▶ Problem requirements
How many lines in this data contain the string "materials"? Reply with the number only.

▶ Supplied data
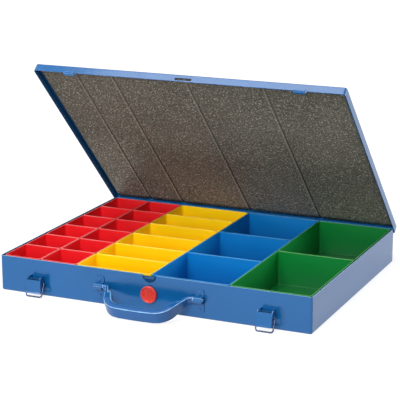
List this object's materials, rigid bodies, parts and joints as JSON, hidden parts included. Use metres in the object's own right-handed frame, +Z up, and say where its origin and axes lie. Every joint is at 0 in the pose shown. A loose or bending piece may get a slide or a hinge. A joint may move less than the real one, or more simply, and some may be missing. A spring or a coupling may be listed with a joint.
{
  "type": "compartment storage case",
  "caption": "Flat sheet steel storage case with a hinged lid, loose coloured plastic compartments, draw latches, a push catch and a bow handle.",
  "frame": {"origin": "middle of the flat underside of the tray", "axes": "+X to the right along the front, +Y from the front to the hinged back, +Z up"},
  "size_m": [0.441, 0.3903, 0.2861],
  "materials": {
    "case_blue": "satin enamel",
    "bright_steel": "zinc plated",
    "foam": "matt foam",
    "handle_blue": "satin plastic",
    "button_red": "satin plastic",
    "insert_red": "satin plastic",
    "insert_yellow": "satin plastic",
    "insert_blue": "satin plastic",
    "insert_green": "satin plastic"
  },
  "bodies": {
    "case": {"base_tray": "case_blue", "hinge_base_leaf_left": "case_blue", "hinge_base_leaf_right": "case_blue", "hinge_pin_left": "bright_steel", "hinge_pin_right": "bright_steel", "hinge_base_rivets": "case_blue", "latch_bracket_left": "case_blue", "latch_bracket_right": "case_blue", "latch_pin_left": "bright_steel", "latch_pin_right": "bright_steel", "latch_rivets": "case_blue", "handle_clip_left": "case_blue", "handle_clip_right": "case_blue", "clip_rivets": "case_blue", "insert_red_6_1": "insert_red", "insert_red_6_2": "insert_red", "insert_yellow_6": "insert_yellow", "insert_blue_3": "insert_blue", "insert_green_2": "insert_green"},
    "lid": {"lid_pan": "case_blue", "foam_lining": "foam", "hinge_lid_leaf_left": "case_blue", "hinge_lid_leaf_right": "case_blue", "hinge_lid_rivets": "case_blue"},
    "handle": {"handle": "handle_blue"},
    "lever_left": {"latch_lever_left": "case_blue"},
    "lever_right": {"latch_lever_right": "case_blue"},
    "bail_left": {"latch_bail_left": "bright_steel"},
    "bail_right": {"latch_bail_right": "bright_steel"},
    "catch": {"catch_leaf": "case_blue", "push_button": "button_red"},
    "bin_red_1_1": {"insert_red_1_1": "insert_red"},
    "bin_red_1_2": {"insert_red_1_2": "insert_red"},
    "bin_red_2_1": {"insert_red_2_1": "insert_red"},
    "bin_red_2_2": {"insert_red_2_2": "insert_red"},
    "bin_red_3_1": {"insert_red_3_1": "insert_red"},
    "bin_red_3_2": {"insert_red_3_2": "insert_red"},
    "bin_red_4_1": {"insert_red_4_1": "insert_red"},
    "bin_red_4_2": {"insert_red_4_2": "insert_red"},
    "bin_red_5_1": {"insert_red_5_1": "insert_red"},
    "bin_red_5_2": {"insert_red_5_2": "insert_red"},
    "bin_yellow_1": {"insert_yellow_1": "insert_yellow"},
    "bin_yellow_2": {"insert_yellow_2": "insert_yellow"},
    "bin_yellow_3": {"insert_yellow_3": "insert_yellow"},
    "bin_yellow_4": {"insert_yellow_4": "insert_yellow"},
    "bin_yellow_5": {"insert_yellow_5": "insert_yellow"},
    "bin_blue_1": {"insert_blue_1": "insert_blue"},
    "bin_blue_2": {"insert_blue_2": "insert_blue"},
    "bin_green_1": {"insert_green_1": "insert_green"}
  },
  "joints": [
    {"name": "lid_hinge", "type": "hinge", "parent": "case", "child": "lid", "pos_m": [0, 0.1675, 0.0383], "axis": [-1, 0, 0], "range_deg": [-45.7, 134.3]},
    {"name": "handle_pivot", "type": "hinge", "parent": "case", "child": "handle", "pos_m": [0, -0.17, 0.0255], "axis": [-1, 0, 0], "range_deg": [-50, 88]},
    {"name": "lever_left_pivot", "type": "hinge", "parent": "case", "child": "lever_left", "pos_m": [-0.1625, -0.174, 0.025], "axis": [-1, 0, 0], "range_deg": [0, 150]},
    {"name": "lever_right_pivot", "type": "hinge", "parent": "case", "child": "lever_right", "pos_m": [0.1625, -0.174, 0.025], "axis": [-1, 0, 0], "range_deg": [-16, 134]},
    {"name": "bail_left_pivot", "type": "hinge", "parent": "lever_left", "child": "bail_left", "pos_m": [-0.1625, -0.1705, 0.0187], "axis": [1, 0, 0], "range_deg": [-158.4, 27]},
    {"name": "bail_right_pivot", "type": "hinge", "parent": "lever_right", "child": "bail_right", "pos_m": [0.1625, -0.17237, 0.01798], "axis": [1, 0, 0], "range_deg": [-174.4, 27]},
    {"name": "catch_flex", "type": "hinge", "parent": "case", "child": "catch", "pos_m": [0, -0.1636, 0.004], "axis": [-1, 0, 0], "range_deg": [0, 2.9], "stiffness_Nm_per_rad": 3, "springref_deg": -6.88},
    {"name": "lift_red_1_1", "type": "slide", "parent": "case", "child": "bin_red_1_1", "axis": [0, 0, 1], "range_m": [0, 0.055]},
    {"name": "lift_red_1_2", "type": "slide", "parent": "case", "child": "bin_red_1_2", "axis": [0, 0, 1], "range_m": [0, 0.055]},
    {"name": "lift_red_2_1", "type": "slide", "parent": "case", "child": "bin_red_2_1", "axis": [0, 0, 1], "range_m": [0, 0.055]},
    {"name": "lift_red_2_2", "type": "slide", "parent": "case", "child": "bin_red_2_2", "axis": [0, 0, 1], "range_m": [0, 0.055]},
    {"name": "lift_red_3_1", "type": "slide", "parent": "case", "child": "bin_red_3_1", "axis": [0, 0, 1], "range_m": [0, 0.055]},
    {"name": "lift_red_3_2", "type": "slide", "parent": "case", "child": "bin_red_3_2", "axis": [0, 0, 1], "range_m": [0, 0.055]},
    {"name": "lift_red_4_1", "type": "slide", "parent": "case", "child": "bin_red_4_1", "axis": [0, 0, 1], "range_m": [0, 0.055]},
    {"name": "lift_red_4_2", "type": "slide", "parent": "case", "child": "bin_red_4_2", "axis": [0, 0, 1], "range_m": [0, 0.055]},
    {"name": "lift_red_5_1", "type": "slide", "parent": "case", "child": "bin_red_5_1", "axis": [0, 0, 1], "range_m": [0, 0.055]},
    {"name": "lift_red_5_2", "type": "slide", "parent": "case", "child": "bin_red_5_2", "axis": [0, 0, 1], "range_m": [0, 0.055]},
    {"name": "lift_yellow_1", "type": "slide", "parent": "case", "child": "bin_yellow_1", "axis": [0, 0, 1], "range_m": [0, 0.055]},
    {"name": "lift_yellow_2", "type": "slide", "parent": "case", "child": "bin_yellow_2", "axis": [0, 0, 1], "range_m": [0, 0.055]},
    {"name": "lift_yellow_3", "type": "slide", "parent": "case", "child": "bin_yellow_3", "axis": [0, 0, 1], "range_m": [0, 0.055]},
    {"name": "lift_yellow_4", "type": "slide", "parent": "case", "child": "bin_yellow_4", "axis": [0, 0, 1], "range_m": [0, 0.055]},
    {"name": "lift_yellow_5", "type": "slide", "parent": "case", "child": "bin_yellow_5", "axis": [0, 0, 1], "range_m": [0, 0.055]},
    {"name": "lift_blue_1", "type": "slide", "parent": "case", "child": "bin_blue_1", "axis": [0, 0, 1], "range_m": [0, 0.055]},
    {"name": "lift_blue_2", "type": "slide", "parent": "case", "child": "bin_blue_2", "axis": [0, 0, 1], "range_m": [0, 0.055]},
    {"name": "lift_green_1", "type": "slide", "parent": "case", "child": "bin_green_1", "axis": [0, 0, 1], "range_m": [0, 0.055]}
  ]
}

▶ Solved exercise
2